Franco, el jefe de la operación, y exjefe de Ana, se encontraba encabezando el grupo de espectadores, que rodeaban el lugar. Marck, ubicado apenas medio paso atrás de éste, miraba la escena con una sonrisa ladeada.

Franco le hizo un gesto con la barbilla, y Marck se adelantó. Sacó un pequeño tarro con cenizas de su bolsillo y lo vertió en una de las runas. En la escena opuesta, Richard observó como un pequeño viento se apresuraba a traer la ceniza, y la depositaba sobre una de las runas. Ambas fuentes brillaron.

—¿Por qué no esperamos a encontrar el otro portal, señor? Sabemos que está en Nueva Zelanda; hacia el sur. Estamos beneficiando a las luces... —inquirió una mujer de aspecto alicaído, de edad mayor; se asemejaba a un esqueleto con vida.

Franco abrió la boca para contestar, pero Marck, que se había adelantado un poco, tomó la palabra profiriendo un gruñido:

—No tenemos tiempo, Alicia. Al abrir uno, el otro también surgirá; no te olvides que hay quiénes controlan la balanza.

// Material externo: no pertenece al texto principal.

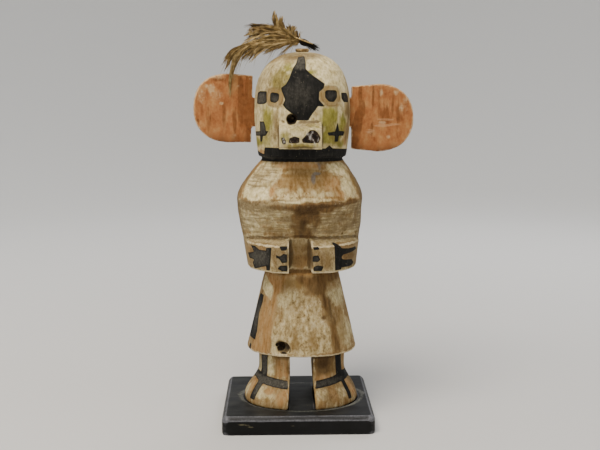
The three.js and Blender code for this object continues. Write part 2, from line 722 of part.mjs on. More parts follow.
// A feather: quill in the binding, then a flat vane along its own bent line.
function featherSolid(feather) {
  const { mouth, along, up } = bindingLine();
  const seat = { side: feather.seat[0] * QUILL_PITCH, rise: feather.seat[1] * QUILL_PITCH };
  const start = (distance) =>
    mouth
      .clone()
      .addScaledVector(along, distance)
      .addScaledVector(up, seat.rise)
      .add(new THREE.Vector3(0, seat.side, 0));
  const layerY = -feather.layer * FEATHER_LAYER_PITCH;
  const points = [start(-QUILL_STANDOUT / 2), start(-QUILL_STANDOUT)];
  feather.line.forEach(([right, high], i) => {
    const settle = i === 0 ? 0.8 : 1;
    points.push(
      new THREE.Vector3(right * feather.reach, lerp(seat.side, layerY, settle), high * feather.reach),
    );
  });
  const curve = new THREE.CatmullRomCurve3(points, false, "centripetal");
  const ringAt = (place, tangent, wide, thick) => {
    const forward = new THREE.Vector3(0, 1, 0).addScaledVector(tangent, -tangent.y).normalize();
    const across = forward.clone().cross(tangent);
    return Array.from({ length: FEATHER_SIDES }, (_, i) => {
      const angle = (2 * Math.PI * i) / FEATHER_SIDES;
      return place
        .clone()
        .addScaledVector(across, (wide / 2) * Math.cos(angle))
        .addScaledVector(forward, (thick / 2) * Math.sin(angle));
    });
  };
  const outward = along.clone().negate();
  const quillFoot = start(BINDING_LENGTH * (BORE_SHARE - 0.05));
  const rings = [ringAt(quillFoot, outward, QUILL_DIAMETER, QUILL_DIAMETER)];
  for (let step = 0; step <= FEATHER_STEPS; step++) {
    const t = step / FEATHER_STEPS;
    const grown = smoothstep(t, 0.12, 0.5);
    const taper = Math.sqrt(Math.max(0.01, 1 - t ** 4));
    rings.push(
      ringAt(
        curve.getPointAt(t),
        curve.getTangentAt(t),
        lerp(QUILL_DIAMETER, feather.width, grown) * lerp(1, taper, grown),
        lerp(QUILL_DIAMETER, FEATHER_THICKNESS, grown) * lerp(1, 0.5, t ** 2),
      ),
    );
  }
  return solidOf(loft(rings));
}

const FEATHERS = [
  TALL_UPRIGHT_FEATHER,
  STUB_FEATHER,
  SHORT_UPRIGHT_FEATHER,
  UPPER_BACK_FEATHER,
  LOW_HANGING_FEATHER,
  MIDDLE_FEATHER,
  LONG_DROOPING_FEATHER,
  LEFT_TIP_FEATHER,
];

function colour(hex, roughness) {
  return new THREE.MeshStandardMaterial({ color: hex, roughness, metalness: 0 });
}

function piece(name, solid, material) {
  const mesh = new THREE.Mesh(geometryOf(solid), material);
  mesh.name = name;
  return mesh;
}

const paintedWood = colour(0xb39b76, 0.8);
const orangeWood = colour(0xb0713f, 0.75);
const blackPaint = colour(0x1d1f20, 0.5);
const tanCord = colour(0xa38c64, 0.9);
const blackYarn = colour(0x1a1918, 0.9);
const featherBrown = colour(0x917a55, 0.85);

const plume = new THREE.Group();
plume.position.set(HEAD_X, 0, CROWN_Z);
plume.add(piece("crown_cord_ring", cordRingSolid(), tanCord));
plume.add(piece("plume_binding", bindingSolid(), blackYarn));
for (const feather of FEATHERS) plume.add(piece(feather.name, featherSolid(feather), featherBrown));

const figure = new THREE.Group();
figure.position.set(FIGURE_OFFSET_X, 0, PLINTH_THICKNESS - SOCKET_DEPTH);
figure.add(piece("carved_figure", figureSolid(), paintedWood));
for (const ear of [LEFT_EAR, RIGHT_EAR]) figure.add(piece(ear.name, earSolid(ear), orangeWood));
figure.add(plume);

const doll = new THREE.Group();
doll.add(piece("plinth", plinthSolid(), blackPaint));
doll.add(figure);

export default doll;
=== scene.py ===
# A kachina doll of painted cottonwood root, with board ears and a feather plume, on a black plinth.
# The frame is in metres, and the sizes named here are in millimetres. The figure faces -Y.
import math

import bpy
import numpy as np
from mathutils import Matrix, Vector, noise


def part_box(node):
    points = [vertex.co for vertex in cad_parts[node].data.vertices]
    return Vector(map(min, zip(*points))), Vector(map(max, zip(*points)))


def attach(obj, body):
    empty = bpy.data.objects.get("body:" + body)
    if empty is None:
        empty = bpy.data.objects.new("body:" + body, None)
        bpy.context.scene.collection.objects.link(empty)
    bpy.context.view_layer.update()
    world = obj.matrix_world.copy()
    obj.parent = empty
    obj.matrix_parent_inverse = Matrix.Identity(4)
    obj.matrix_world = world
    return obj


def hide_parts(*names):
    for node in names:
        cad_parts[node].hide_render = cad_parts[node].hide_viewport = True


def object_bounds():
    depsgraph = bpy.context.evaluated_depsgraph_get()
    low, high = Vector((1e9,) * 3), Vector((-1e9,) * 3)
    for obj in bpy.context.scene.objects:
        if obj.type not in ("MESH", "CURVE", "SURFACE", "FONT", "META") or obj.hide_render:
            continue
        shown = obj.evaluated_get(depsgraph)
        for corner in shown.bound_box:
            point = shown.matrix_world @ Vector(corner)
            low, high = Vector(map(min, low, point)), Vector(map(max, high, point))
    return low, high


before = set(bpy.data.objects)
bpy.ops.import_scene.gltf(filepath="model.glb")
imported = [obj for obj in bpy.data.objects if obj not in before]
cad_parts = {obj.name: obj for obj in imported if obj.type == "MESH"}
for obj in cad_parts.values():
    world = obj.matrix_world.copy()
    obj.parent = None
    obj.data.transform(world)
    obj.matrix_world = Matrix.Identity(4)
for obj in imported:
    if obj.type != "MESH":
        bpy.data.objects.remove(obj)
cad_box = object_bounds()

MM = 0.001

# The camera, where the photograph was taken from
CAMERA_PLACE = (-14.5, -689.2, 269.3)
CAMERA_TILT = 8.75
CAMERA_TURN = -1.39
CAMERA_LENS = 50.0

# Where things stand
FIGURE_AXIS_X = 3.5
PLINTH_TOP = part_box("plinth")[1].z / MM

# How finely the carved pieces are meshed
FIGURE_MESH = 1.06
EAR_MESH = 0.7
PLINTH_MESH = 1.0

# How far an edge or a corner stands out or in before it is quite rubbed or in full painted shade, and how
# much the carving is kept in from the solid
RUBBED_EDGE = 0.3
SHADED_CORNER = 0.3
SKIN_ALLOWANCE = 0.3


def linear(hex_colour):
    """An sRGB hex colour as the linear colour that Blender's shaders work in."""
    channels = [int(hex_colour[i : i + 2], 16) / 255 for i in (1, 3, 5)]
    curve = [c / 12.92 if c <= 0.04045 else ((c + 0.055) / 1.055) ** 2.4 for c in channels]
    return (*curve, 1.0)


def per_metre(size):
    """The Scale of a texture whose pattern repeats about every so many millimetres."""
    return 1 / (size * MM)


# Materials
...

Franco no añadió nada, pero miró con rostro severo a Marck por su intromisión.

—Rayo de luz cuando el sol alcance su apogeo —pronunció con desprecio. Varios pusieron cara de desagrado, arrugando la frente—, para validar lo que queremos convocar.

«Bruma de una profunda oscuridad, —escuchó Richard en su mente, sobresaltándose— para ocultar lo que vendrá».

No tardó en identificar a que se refería: en la imagen uno, hilillos oscuros como les que habían acabado con el ciervo se desprendieron de la espesura del bosque, entrando a su runa correspondiente; en la imagen dos, en cambio, el sol brilló con más fuerza, y una de las runas comenzó a aumentar su brillo hasta volverse cegador. Luego de un par de segundos, la runa volvió a la normalidad.

Todos se habían ocultado detrás de sus abrigos y sus brazos, profiriendo agudos gritos. Los que no lo hicieron a tiempo, se refregaron los ojos con fuerza, adoloridos.